Failure to properly calculate prorated pay can impact:
- Tax filings
- Benefit deductions
- Insurance premiums
- Paid time calculations
HR professionals play a key role in ensuring the employee receives accurate compensation while maintaining proper documentation.
Prorated salary in different pay cycles
Proration can apply to various pay cycles:
- Weekly salary
- Biweekly pay cycle
- Monthly salary
- Semi-monthly pay cycle
Each pay schedule requires slightly different calculations depending on the number of workdays in the full pay period.
Why prorated salary matters
Understanding what a prorated salary means is important for both employers and employees.
For employees, it ensures they are paid fairly based on actual time worked.
For employers, it ensures:
- Accurate payroll records
- Fair treatment of salaried workers
- Compliance with labor laws
- Reduced risk of costly payroll errors
Common questions about prorated pay
Is prorated pay the same as hourly pay?
No. Hourly employees are paid directly based on hours worked.
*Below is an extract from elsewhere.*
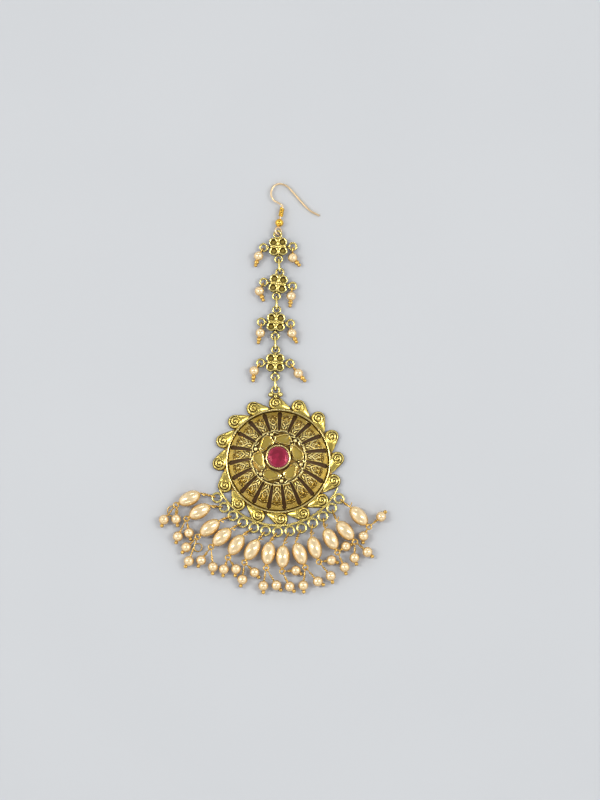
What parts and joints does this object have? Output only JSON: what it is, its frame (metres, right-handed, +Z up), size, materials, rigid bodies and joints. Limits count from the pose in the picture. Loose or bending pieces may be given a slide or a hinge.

Prorated pay adjusts a predetermined salary when someone does not work a full pay period.
Does prorating affect benefits?
It can. Insurance premiums and paid time allocations may be adjusted during a prorated period.
Does prorating change your annual salary?
No. The employee’s annual salary remains the same, but the actual pay received during a partial year or partial pay period is reduced proportionally.
So, what does prorated salary mean?
It means adjusting an employee’s salary proportionally when they don’t work the entire pay period. Whether it’s due to new hires starting mid pay period, employee leaves, unpaid leave, or a pay raise, prorated pay ensures that employees are compensated fairly for the actual time they worked.
By using modern payroll systems, time tracking systems, and accurate payroll software, businesses can calculate prorated salary correctly, maintain compliance, and avoid payroll disputes.
Ultimately, a prorated salary is about fairness, transparency, and precision — ensuring every employee receives exactly what they’ve earned, no more and no less.